Vladimir Mikhailovich Sychev was born in Melenki, Russia, in 1923 and raised by his father and stepmother. His diary, written mostly in the present tense, opens in June 1941 with his secondary school leaving party. The teenager’s sense of foreboding (“I feel a strange uneasiness, as if something were coming”) was apt; the very next morning, he reported to the army’s recruiting office. The following day, the bombing of Kiev provoked Josef Stalin’s declaration of war. Sychev became a platoon commander and then a second lieutenant in the Workers’ and Peasants’ Red Army. His journal entries range between a paragraph and several pages; most are dated, so it’s easy for readers to track the passage of time until the 22-two-year-old Sychev finally returned home four-and-a-half years later, having survived a hand injury and time as a prisoner of war in Lithuania and Germany.
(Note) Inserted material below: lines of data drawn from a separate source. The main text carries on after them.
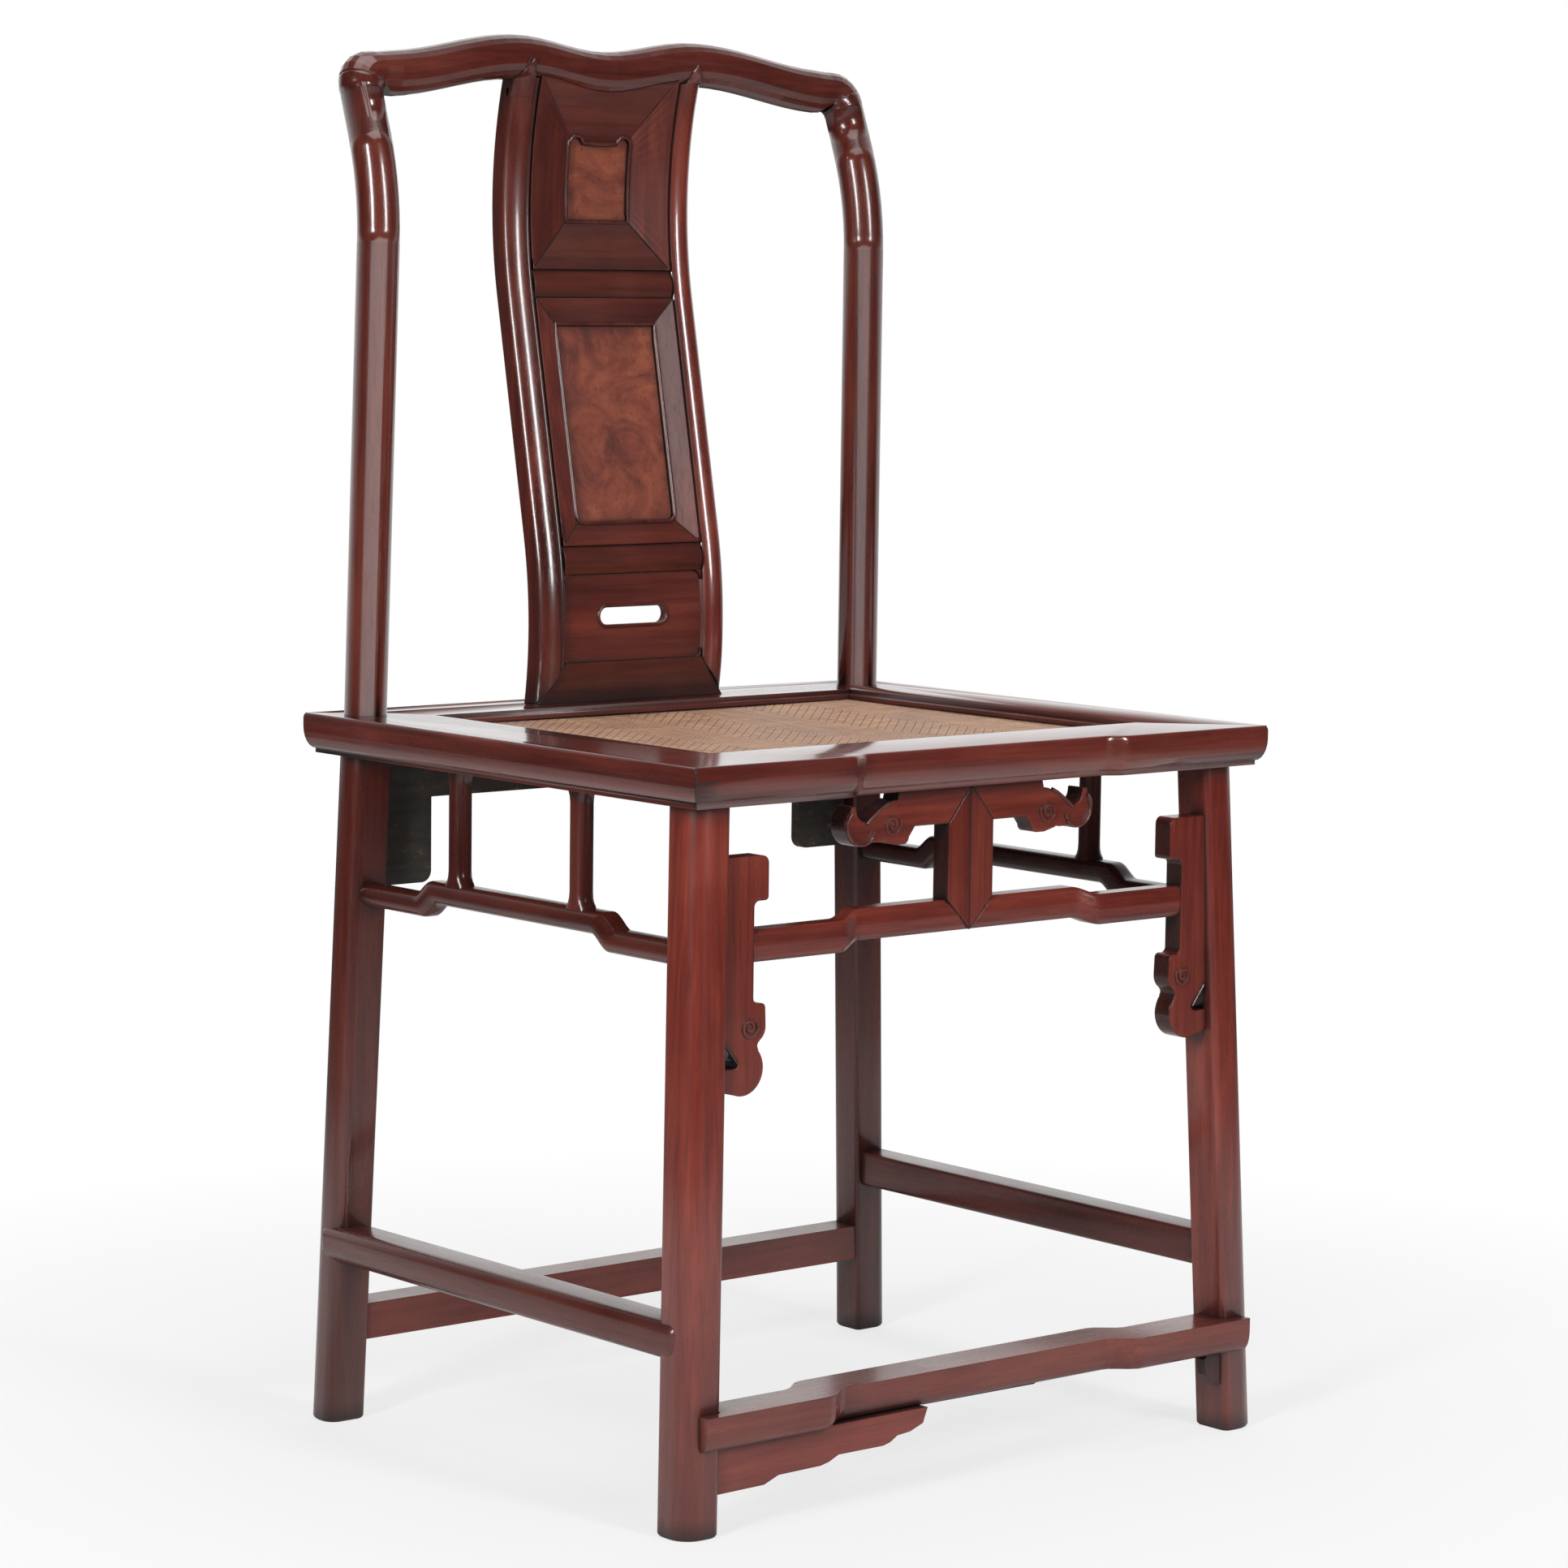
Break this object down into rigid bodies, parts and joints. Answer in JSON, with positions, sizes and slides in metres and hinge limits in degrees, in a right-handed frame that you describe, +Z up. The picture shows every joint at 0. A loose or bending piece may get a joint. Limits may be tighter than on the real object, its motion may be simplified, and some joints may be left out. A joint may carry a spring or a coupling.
{
  "type": "lamp-hanger chair",
  "caption": "Armless side chair in dark hardwood: hump-backed crest rail, S-curved framed splat with burl panels, stepped seat frame with cane mat, and scrolled openwork apron.",
  "frame": {"origin": "on the floor, under the middle of the seat frame", "axes": "+Z up; the sitter faces -Y, so the back is at +Y; -X is the sitter's right, the left in a front view"},
  "size_m": [0.5076, 0.4486, 0.9504],
  "materials": {
    "polished_hardwood": "oiled and waxed red-brown hardwood, satin to glossy",
    "dark_hardwood": "dark hardwood, rough and unwaxed",
    "burl": "mottled burl, polished",
    "cane": "fine woven cane, matt with a slight sheen",
    "palm_webbing": "woven palm fibre, rough",
    "unpolished_board": "dark, dry, unpolished board"
  },
  "bodies": {
    "root": {"front_left_leg": "polished_hardwood", "front_right_leg": "polished_hardwood", "rear_left_leg_and_post": "polished_hardwood", "rear_right_leg_and_post": "polished_hardwood", "seat_front_rail": "polished_hardwood", "seat_rear_rail": "polished_hardwood", "seat_left_rail": "polished_hardwood", "seat_right_rail": "polished_hardwood", "left_batten": "dark_hardwood", "right_batten": "dark_hardwood", "palm_webbing": "palm_webbing", "cane_seat": "cane", "cane_strip_front": "polished_hardwood", "cane_strip_rear": "polished_hardwood", "cane_strip_left": "polished_hardwood", "cane_strip_right": "polished_hardwood", "crest_rail": "polished_hardwood", "splat_left_stile": "polished_hardwood", "splat_right_stile": "polished_hardwood", "splat_upper_rail": "polished_hardwood", "splat_middle_rail": "polished_hardwood", "splat_bottom_rail": "polished_hardwood", "upper_frame_top": "polished_hardwood", "upper_frame_bottom": "polished_hardwood", "upper_frame_left": "polished_hardwood", "upper_frame_right": "polished_hardwood", "middle_frame_top": "polished_hardwood", "middle_frame_bottom": "polished_hardwood", "middle_frame_left": "polished_hardwood", "middle_frame_right": "polished_hardwood", "upper_burl_panel": "burl", "middle_burl_panel": "burl", "lower_splat_panel": "polished_hardwood", "left_side_rail": "polished_hardwood", "right_side_rail": "polished_hardwood", "left_front_strut": "polished_hardwood", "left_rear_strut": "polished_hardwood", "right_front_strut": "polished_hardwood", "right_rear_strut": "polished_hardwood", "apron_rail_left": "polished_hardwood", "apron_rail_right": "polished_hardwood", "apron_upright_left": "polished_hardwood", "apron_upright_right": "polished_hardwood", "apron_arm_left": "polished_hardwood", "apron_arm_right": "polished_hardwood", "apron_bracket_left": "polished_hardwood", "apron_bracket_right": "polished_hardwood", "rear_apron": "unpolished_board", "rear_drop_left": "unpolished_board", "rear_drop_right": "unpolished_board", "front_foot_stretcher": "polished_hardwood", "rear_stretcher": "polished_hardwood", "left_stretcher": "polished_hardwood", "right_stretcher": "polished_hardwood", "foot_apron_left_part": "polished_hardwood", "foot_apron_thin_part": "dark_hardwood", "foot_apron_right_stub": "dark_hardwood"}
  },
  "joints": []
}
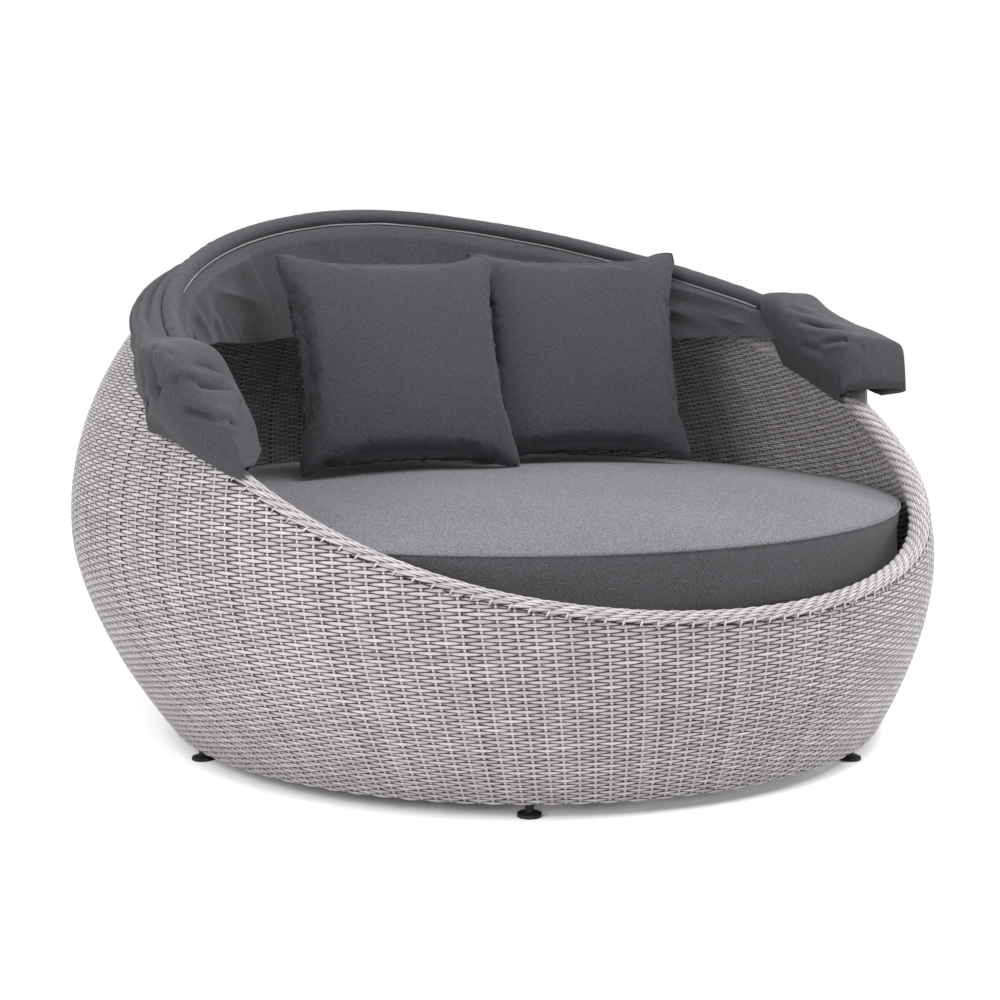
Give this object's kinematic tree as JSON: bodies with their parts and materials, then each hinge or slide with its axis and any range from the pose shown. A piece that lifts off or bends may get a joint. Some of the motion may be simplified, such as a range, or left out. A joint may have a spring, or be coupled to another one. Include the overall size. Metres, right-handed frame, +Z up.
{
  "type": "outdoor daybed with canopy",
  "caption": "Round outdoor daybed: a leaning woven bowl on a tube frame with a round seat cushion, scatter pillows and a fabric canopy on bows that fold back over the high rear rim.",
  "frame": {"origin": "centre of the base ring, on the floor, at the underside of the centre foot", "axes": "+Z up; the low front of the bowl faces -Y; +X is to the right when facing +Y from the front"},
  "size_m": [1.7978, 1.8273, 1.0842],
  "materials": {
    "weave": "extruded synthetic wicker, satin",
    "frame": "powder coated",
    "bow": "mill finish tube",
    "steel": "stainless",
    "foot": "moulded",
    "seat_cloth": "heathered outdoor weave",
    "pillow_cloth": "heathered outdoor weave",
    "canopy_cloth": "heathered outdoor weave"
  },
  "bodies": {
    "daybed_frame": {"outer_weave": "weave", "inner_weave": "weave", "rim_braid": "weave", "base_ring": "frame", "deck_ring": "frame", "rim_tube": "frame", "centre_post": "frame", "deck_rail": "frame", "wall_rib_1": "frame", "wall_rib_2": "frame", "wall_rib_3": "frame", "wall_rib_4": "frame", "wall_rib_5": "frame", "wall_rib_6": "frame", "wall_rib_7": "frame", "wall_rib_8": "frame", "wall_rib_9": "frame", "wall_rib_10": "frame", "wall_rib_11": "frame", "wall_rib_12": "frame", "deck_slat_1": "frame", "deck_slat_2": "frame", "deck_slat_3": "frame", "deck_slat_4": "frame", "deck_slat_5": "frame", "deck_slat_6": "frame", "deck_slat_7": "frame", "deck_slat_8": "frame", "deck_slat_9": "frame", "foot_glide_1": "foot", "foot_glide_2": "foot", "foot_glide_3": "foot", "foot_glide_4": "foot", "foot_glide_5": "foot", "foot_glide_6": "foot", "centre_foot": "foot", "seat_cushion": "seat_cloth", "right_canopy_bracket": "frame", "left_canopy_bracket": "frame", "right_pivot_bolt": "steel", "right_pivot_cap_nut": "steel", "right_inner_pivot_spacer": "steel", "right_outer_pivot_spacer": "steel", "left_pivot_bolt": "steel", "left_pivot_cap_nut": "steel", "left_inner_pivot_spacer": "steel", "left_outer_pivot_spacer": "steel", "right_canopy_boot": "canopy_cloth", "left_canopy_boot": "canopy_cloth"},
    "canopy_rear": {"rear_canopy_bow": "bow", "canopy_rear_panel": "canopy_cloth"},
    "canopy_middle": {"middle_canopy_bow": "bow", "canopy_middle_panel": "canopy_cloth"},
    "canopy_front": {"front_canopy_bow": "bow", "canopy_front_sleeve": "canopy_cloth", "canopy_front_panel": "canopy_cloth"},
    "left_pillow": {"left_pillow": "pillow_cloth"},
    "right_pillow": {"right_pillow": "pillow_cloth"}
  },
  "joints": [
    {"name": "rear_bow_hinge", "type": "hinge", "parent": "daybed_frame", "child": "canopy_rear", "pos_m": [0, -0.155, 0.7685], "axis": [1, 0, 0], "range_deg": [0, 33], "deforming": ["canopy_rear_panel", "right_canopy_boot", "left_canopy_boot"]},
    {"name": "middle_bow_hinge", "type": "hinge", "parent": "canopy_rear", "child": "canopy_middle", "pos_m": [0, -0.155, 0.7685], "axis": [1, 0, 0], "range_deg": [0, 33], "deforming": ["canopy_middle_panel"]},
    {"name": "front_bow_hinge", "type": "hinge", "parent": "canopy_middle", "child": "canopy_front", "pos_m": [0, -0.155, 0.7685], "axis": [1, 0, 0], "range_deg": [0, 33], "deforming": ["canopy_front_panel"]},
    {"name": "left_pillow_lift", "type": "slide", "parent": "daybed_frame", "child": "left_pillow", "axis": [0, -0.7071, 0.7071], "range_m": [0, 0.25]},
    {"name": "right_pillow_lift", "type": "slide", "parent": "daybed_frame", "child": "right_pillow", "axis": [0, -0.7071, 0.7071], "range_m": [0, 0.25]}
  ],
  "couplings": [
    {"joint": "middle_bow_hinge", "follows": "rear_bow_hinge", "ratio": 1},
    {"joint": "front_bow_hinge", "follows": "rear_bow_hinge", "ratio": 1},
    {"joint": "right_pillow_lift", "follows": "left_pillow_lift", "ratio": 1}
  ]
}
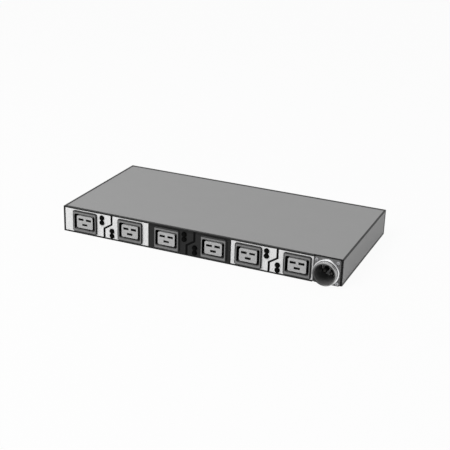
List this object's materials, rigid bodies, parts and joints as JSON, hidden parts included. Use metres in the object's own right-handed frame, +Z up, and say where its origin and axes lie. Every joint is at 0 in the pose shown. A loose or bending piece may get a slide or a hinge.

At the German mining camp, he and his comrades escaped through a lavatory, but were caught the next day. At the last minute, they were spared death by firing squad, and this sequence provides the book’s dramatic highlight. The translation uses slang phrases (“Attaboy!”; “he will face the music!”) to good effect, and preserves the loveliness of Sychev’s spare observations, such as “a wonderful pine forest. Strawberries,” and “Snow, cold, endless digging of trenches, sleeping on the move, sleeping in the snow, burnt quilted jackets, charred boots.” On the way home after the war’s end in 1945, Sychev passed a concentration camp in Berlin’s suburbs—a harrowing experience that prompted one of two poems here. Three black-and-white photographs, plus two contemporary color photos of concentration camp crematoria, help to root the book in history. Unfortunately, there are numerous places where typos produce awkward or nonsensical lines, such as “Death mows people!” and “They organized us high diet.” The occasional choice of obscure vocabulary (“spaddle”; “hebetate”) likewise draws unwanted attention.

An uncommon first-person account of wartime Russia that deserves a clearer translation.